Of course going to the mall implies having money and a car, which means the library is accessible, so having story time at the mall merely replicates a service that's barely getting by somewhere else; better off just driving to the library or whatever rather than imitating it and splitting the participants such that possibly neither can be a success.


Indeed. I know it's changed a ton since I grew up in the '80s.

I remember Spaceport and Aladin's castle. .25$ arcades, and $1 gave 5 tokens. You could play for hours just on $5. And they allowed kids, competitions, and all sorts of things. I'd go hang out while my parents were shopping, and just chill.

There also used to be, in quite a lot of the malls, a jungle gym or playground area. They'd be full of kids, and you could just chill and hang out, except for free. But there were usually age limits so you didn't hurt little ones. And around this was always a common area. Lots of tables, food places, coffee shop or 2.

Clubs and nonprofits would meet here - it was a huge commons area. I remember fondly playing chess on chess club nights. Played some pretty awesome pros there.

And the companies there.. You had Sears, Estee Lauder, Nordstrom, and all those big name box stores. And then you'd have all sorts of smaller stores scattered, with rarely ever any room left over (1-2 empty plots due to eventual turnover). But there was something for everyone. Maybe it was a candy store, or a toy store, or specialty thing.

That's all changed.

Arcades are gone. Yeah, there's one 35 miles away from me, in the next city over. The jungle gyms and playgrounds were deemed dangerous and unsupervised, so they were decommissioned. You know, for "safety". And those tables? Yeah, those only encourage bums and lazy people to congregate, so they're right out.

And those clubs? Yeah, they need to pay rent if they want to have a group, so they too were summarily kicked out (Well.. it is private property :/ ). And now with less people, those food vendors started closing. That coffee shop had not enough customers and moved/closed. The rest of the food vendors (whom you've never heard of), now started skimping hard and jacking the prices.

And that's not to add in the compounding issues with online stores. A single online store can house millions of products. No real retailer can do that. So, you see the big box stores being squeezed by both the malls running people out, higher prices than online, and better selection than online. So, they end up closing and going bankrupt. It's not any one fault here, but a compound effect that set these things in motion.

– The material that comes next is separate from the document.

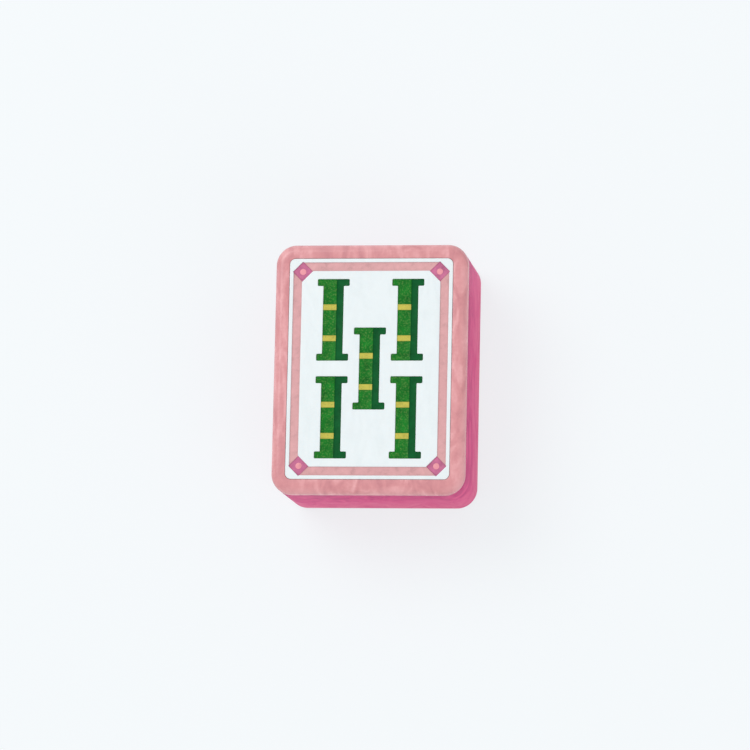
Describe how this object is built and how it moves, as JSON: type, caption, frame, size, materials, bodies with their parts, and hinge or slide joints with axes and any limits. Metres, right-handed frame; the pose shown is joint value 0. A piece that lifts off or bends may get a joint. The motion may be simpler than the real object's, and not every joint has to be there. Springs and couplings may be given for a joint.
{
  "type": "mahjong tile",
  "caption": "Mahjong tile showing a bamboo suit: white engraved and painted face block set in a coloured resin tray under a rounded salmon rim, with a frame line and corner diamonds",
  "frame": {"origin": "Middle of the back, the flat face that the tile rests on", "axes": "X is the tile's width, to the right as the face is read; Y is its height, towards the top of the figure; Z is its depth, out of the face, up"},
  "size_m": [0.0234, 0.0306, 0.015],
  "materials": {
    "rose_resin": "polished cast resin with a faint pearly mottle",
    "salmon_resin": "polished cast resin with a faint pearly mottle",
    "white_resin": "polished white cast resin",
    "salmon_paint": "satin paint fill in an engraved groove",
    "rose_paint": "satin paint fill in an engraved pocket",
    "pink_paint": "satin paint dot",
    "green_paint": "satin paint fill in an engraved pocket",
    "dark_green_paint": "satin paint fill in an engraved pocket",
    "yellow_paint": "satin paint band over the green fill"
  },
  "bodies": {
    "root": {"back_tray": "rose_resin", "front_rim": "salmon_resin", "face_block": "white_resin", "frame_line_top": "salmon_paint", "frame_line_bottom": "salmon_paint", "frame_line_left": "salmon_paint", "frame_line_right": "salmon_paint", "diamond_top_left": "rose_paint", "diamond_top_right": "rose_paint", "diamond_bottom_left": "rose_paint", "diamond_bottom_right": "rose_paint", "diamond_heart_top_left": "pink_paint", "diamond_heart_top_right": "pink_paint", "diamond_heart_bottom_left": "pink_paint", "diamond_heart_bottom_right": "pink_paint", "bamboo_top_left_green": "green_paint", "bamboo_top_left_shade": "dark_green_paint", "bamboo_top_left_upper_band": "yellow_paint", "bamboo_top_left_lower_band": "yellow_paint", "bamboo_top_right_green": "green_paint", "bamboo_top_right_shade": "dark_green_paint", "bamboo_top_right_upper_band": "yellow_paint", "bamboo_top_right_lower_band": "yellow_paint", "bamboo_bottom_left_green": "green_paint", "bamboo_bottom_left_shade": "dark_green_paint", "bamboo_bottom_left_upper_band": "yellow_paint", "bamboo_bottom_left_lower_band": "yellow_paint", "bamboo_bottom_right_green": "green_paint", "bamboo_bottom_right_shade": "dark_green_paint", "bamboo_bottom_right_upper_band": "yellow_paint", "bamboo_bottom_right_lower_band": "yellow_paint", "bamboo_middle_green": "green_paint", "bamboo_middle_shade": "dark_green_paint", "bamboo_middle_upper_band": "yellow_paint", "bamboo_middle_lower_band": "yellow_paint"}
  },
  "joints": []
}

For me, its that single shoe place. I make a point to park at the closest place to get in, try on shoes, and get out. There's nothing else here for me. And clothing is really the last bastion of something you really should be in person for - cause sending back stuff sucks.


In my town (Southern NH) the local Simon Mall actually solicits clubs. My wife's "Mom's Club" is offered freebies to host events there. E.g. they'll comp a photo package with Santa in the winter knowing that it'll get 30 middle-class moms in and shopping.


I wish our local mall would do that. I've asked, and they just flatly say no. They're already suffering pretty bad with quite a few storefronts abandoned. I think our paper said something like 20% are empty.

It'd only be a small amount of electricity used, and a bit of janitors they already have. They could pull in a few non-profit groups doing fun stuff (game club, moms club as you said, techie club, etc.) and drum up foot traffic and business. But given the doom-and-gloom article after article, I'm guessing they're looking for as many ways to cut costs as possible.

I figure our mall has a few years left. There's enough shops like "Lidz", candy stores, some weird smelly pet store, the usual 16-21 girly clothing stores, the goth store (spencers), a Target, and a few others. But the life's certainly being drained out step by step.


I had a birthday party at an aladdin's castle!